Serge Goldstein from Princeton – an update on his Pay Once Store Endlessly – not enough time has passed to report yet. But what’s happened at Princeton with the availability of DataSpace (Archiving service) and the NSF data plan mandate? Data disposition for submitted NSF grants. 441 proposals since January. 333 have a data management plan. The rest are multi-institutional grants where the data management plan is submitted by another institution. A small number say they don’t have data to manage (training, outreach, etc). A majority of grants plan to store in existing repository (disciplinary) (24%) or on the researcher’s web site (30%). Hoping over time to convince those latter folks to put data into Dataspace, which provides a URL for them to link from. 17% will publish data as part of article. 21% will store data in their office. 13% will store in DataSpace.
Curt Hillegas from Princeton – new HPC Research Center. Leasing fiber on two paths to get to the data center, which is 3 miles away. Some researchers don’t want to locate the equipment that far away, due to latency. They’re measuring latency now. Lower density systems can be cooled with outside air when temperatures are low. 12,500 sq feet that will fit 408 racks.

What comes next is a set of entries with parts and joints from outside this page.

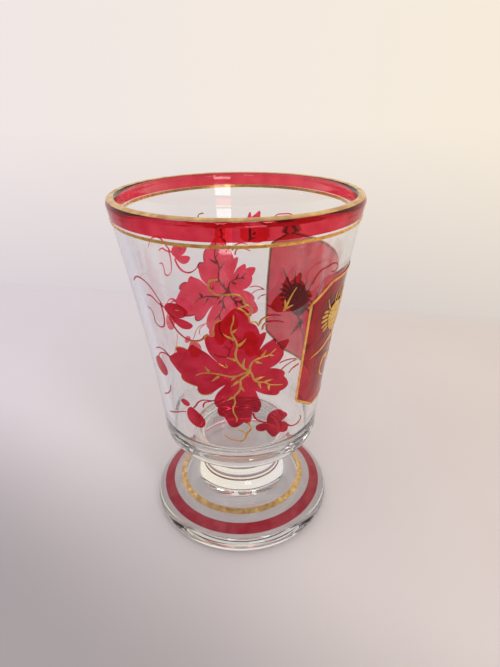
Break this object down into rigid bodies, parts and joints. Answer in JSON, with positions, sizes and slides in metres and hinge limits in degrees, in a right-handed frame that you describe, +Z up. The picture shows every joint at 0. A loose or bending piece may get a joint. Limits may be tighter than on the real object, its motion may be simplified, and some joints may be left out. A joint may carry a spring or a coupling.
{
  "type": "grog glass",
  "caption": "Footed drinking glass with a flared thick-walled bowl, short waisted stem and heavy domed foot, decorated with ruby-stained vine leaves, a wide ruby panel with gold flowers, and lines of gold.",
  "frame": {"origin": "centre of the foot's underside, in the plane of the table", "axes": "+Z up along the glass's axis, -Y towards the front, where the large vine leaf is, +X towards the wide ruby panel"},
  "size_m": [0.0812, 0.0814, 0.126],
  "materials": {
    "clear_glass": "polished",
    "ruby_stain": "polished",
    "gilding": "burnished"
  },
  "bodies": {
    "root": {"bowl": "clear_glass", "stem": "clear_glass", "foot": "clear_glass", "rim_gilding": "gilding", "rim_ruby_band": "ruby_stain", "rim_gold_line": "gilding", "foot_ruby_ring": "ruby_stain", "foot_gold_ring": "gilding", "ruby_panel": "ruby_stain", "panel_border": "gilding", "panel_left_flower": "gilding", "panel_right_flower": "gilding", "front_vine_leaf": "ruby_stain", "front_leaf_veins": "gilding", "front_bud_leaf": "ruby_stain", "front_bud_leaf_vein": "gilding", "front_twin_leaves": "ruby_stain", "front_curled_tendril": "ruby_stain", "front_side_leaf": "ruby_stain", "front_low_spray": "ruby_stain", "front_lower_left_leaves": "ruby_stain", "front_lower_right_leaf": "ruby_stain", "front_bottom_curl": "gilding", "front_top_tendril": "gilding", "front_hair_lines": "ruby_stain", "front_springing_arcs": "ruby_stain", "front_corner_tendril": "ruby_stain", "back_vine_leaf": "ruby_stain", "back_leaf_veins": "gilding", "back_bud_leaf": "ruby_stain", "back_bud_leaf_vein": "gilding", "back_twin_leaves": "ruby_stain", "back_curled_tendril": "ruby_stain", "back_side_leaf": "ruby_stain", "back_low_spray": "ruby_stain", "back_lower_left_leaves": "ruby_stain", "back_lower_right_leaf": "ruby_stain", "back_bottom_curl": "gilding", "back_top_tendril": "gilding", "back_hair_lines": "ruby_stain", "back_springing_arcs": "ruby_stain", "back_corner_tendril": "ruby_stain"}
  },
  "joints": []
}
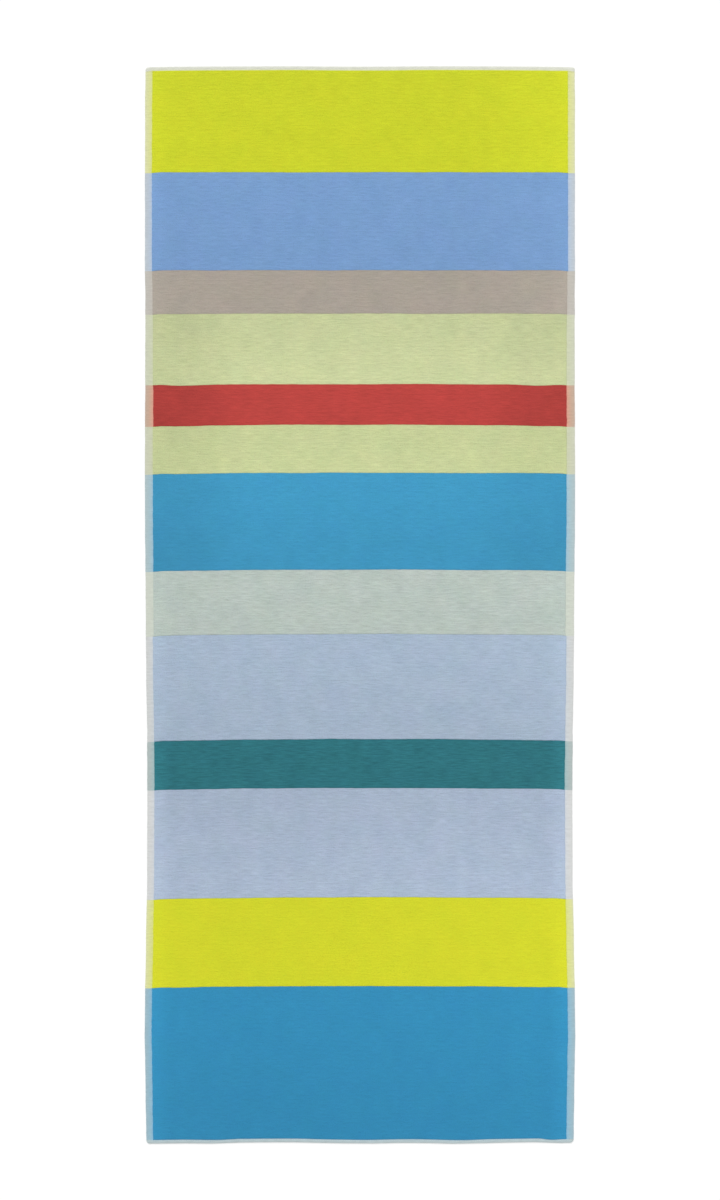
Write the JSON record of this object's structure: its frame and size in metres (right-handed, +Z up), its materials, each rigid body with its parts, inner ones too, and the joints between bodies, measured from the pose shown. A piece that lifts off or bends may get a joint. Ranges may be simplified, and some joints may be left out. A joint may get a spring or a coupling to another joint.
{
  "type": "bath towel",
  "caption": "Striped terry bath towel lying flat and open, with plain woven side edges and a turned hem at each end, for drying, wrapping or lying on.",
  "frame": {"origin": "middle of the towel's underside, on the surface that it lies on", "axes": "+X across the cloth from one selvedge to the other, +Y along the cloth towards the hem beside the first lime stripe, +Z up, out of the face that shows"},
  "size_m": [0.8, 2, 0.0036],
  "materials": {
    "terry_cotton": "matte"
  },
  "bodies": {
    "root": {"towel": "terry_cotton"}
  },
  "joints": []
}
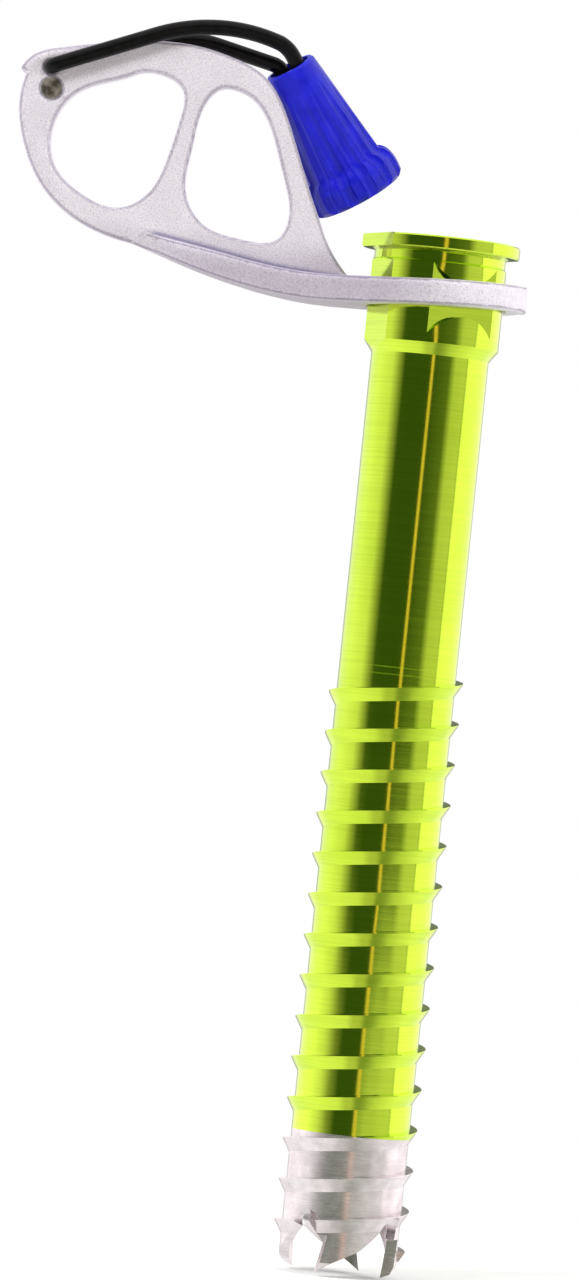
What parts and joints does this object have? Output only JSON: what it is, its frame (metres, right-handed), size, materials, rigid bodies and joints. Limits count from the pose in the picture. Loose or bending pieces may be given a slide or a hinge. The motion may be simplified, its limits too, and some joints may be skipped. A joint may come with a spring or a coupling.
{
  "type": "ice screw",
  "caption": "Tubular ice screw: anodised aluminium tube with right-hand thread, steel toothed tip, clip hanger and folding wire crank with a spinning cone knob.",
  "frame": {"origin": "on the screw's axis at the level of the hanger's underside, where the ice surface is when the screw is driven home", "axes": "+Z along the screw's axis, out of the ice; -X towards the hanger's clip plate; -Y towards the side seen in the picture"},
  "size_m": [0.0817, 0.0304, 0.1903],
  "materials": {
    "lime_anodised": "turned and polished, lime green anodised",
    "tip_steel": "turned stainless steel",
    "hanger_aluminium": "forged, tumbled and sandblasted",
    "wire_steel": "drawn wire",
    "sleeve_plastic": "black, satin",
    "pivot_steel": "headed over, mottled",
    "core_plastic": "black, moulded",
    "knob_plastic": "deep blue, satin moulded",
    "cap_plastic": "deep blue, satin moulded"
  },
  "bodies": {
    "screw": {"screw_tube": "lime_anodised", "cutting_tip": "tip_steel", "hanger": "hanger_aluminium", "crank_pivot_ends": "pivot_steel"},
    "crank": {"crank_wire": "wire_steel", "front_wire_sleeve": "sleeve_plastic", "rear_wire_sleeve": "sleeve_plastic", "knob_core": "core_plastic"},
    "knob": {"knob_shell": "knob_plastic", "knob_cap": "cap_plastic"}
  },
  "joints": [
    {"name": "crank_fold", "type": "hinge", "parent": "screw", "child": "crank", "pos_m": [-0.06251, 0, 0.02984], "axis": [0, -1, 0], "range_deg": [0, 148]},
    {"name": "knob_spin", "type": "hinge", "parent": "crank", "child": "knob", "pos_m": [-0.02622, 0.0035, 0.03567], "axis": [0.5565, 0.2419, -0.7948], "continuous": true}
  ]
}
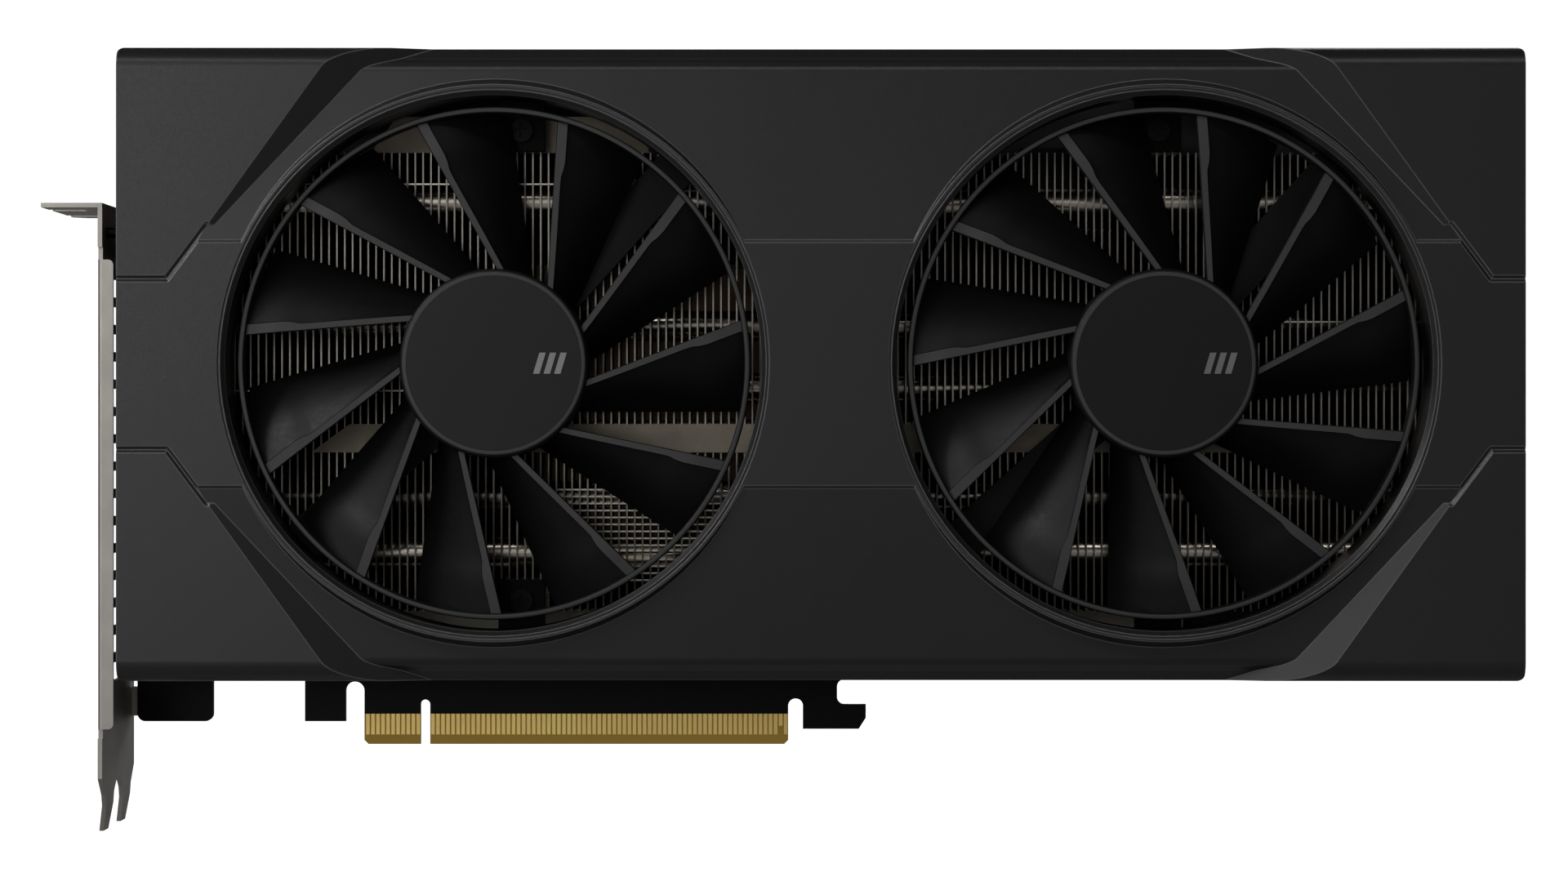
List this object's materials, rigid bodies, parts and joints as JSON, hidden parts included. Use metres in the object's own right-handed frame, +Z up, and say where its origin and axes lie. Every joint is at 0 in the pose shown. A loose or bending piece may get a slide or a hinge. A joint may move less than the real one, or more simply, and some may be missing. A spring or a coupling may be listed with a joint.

Large storage system based of GPFS. About to replace that with 1.5 petabytes, also of GPFS. Scratch is a challenge – consistently full because researchers don’t want to manage the data. Trying to utilize management within GPFS to create a tiered system that will manage the data.
Trying to figure out tiers of security to advise IRB on what rules should be for handling very secure data.
Mairead Martin from Penn State is talking about Data Curation and Preservation.
It takes a lot of human capital to properly do data curation and preservation. We’ve been doing some preservation for systems for a long time, but now we’re talking about the bit level and data.
IN this space:
NSF DataNet: DataOne, Data Conservancy. Creating data models, metadata, cyberinsfrastructure.
Lockss, MetaArchive, Chronopolis, DPN
National Digital Stewardship Alliance
Univeristy of California Curation Center (UC3)
Johns Hopkins Sheridan Libraries (DataPub initiative – how do you link data storage with scholarly publication lifecycle?)
CurateCAMP – an unconference
Digital Curation Center UK
What does this mean for IT? Infrastructure provisioning (storage and archival storage – not just backup. Selection, appraisal; repository/DB platforms; access management). Coordinated service offering – so faculty know who to talk to. Sustainable service models – how do we pull that off? Collaboration with libraries, archives, information managers, research offices.
Whew! Quite a start to the day – on to the first break!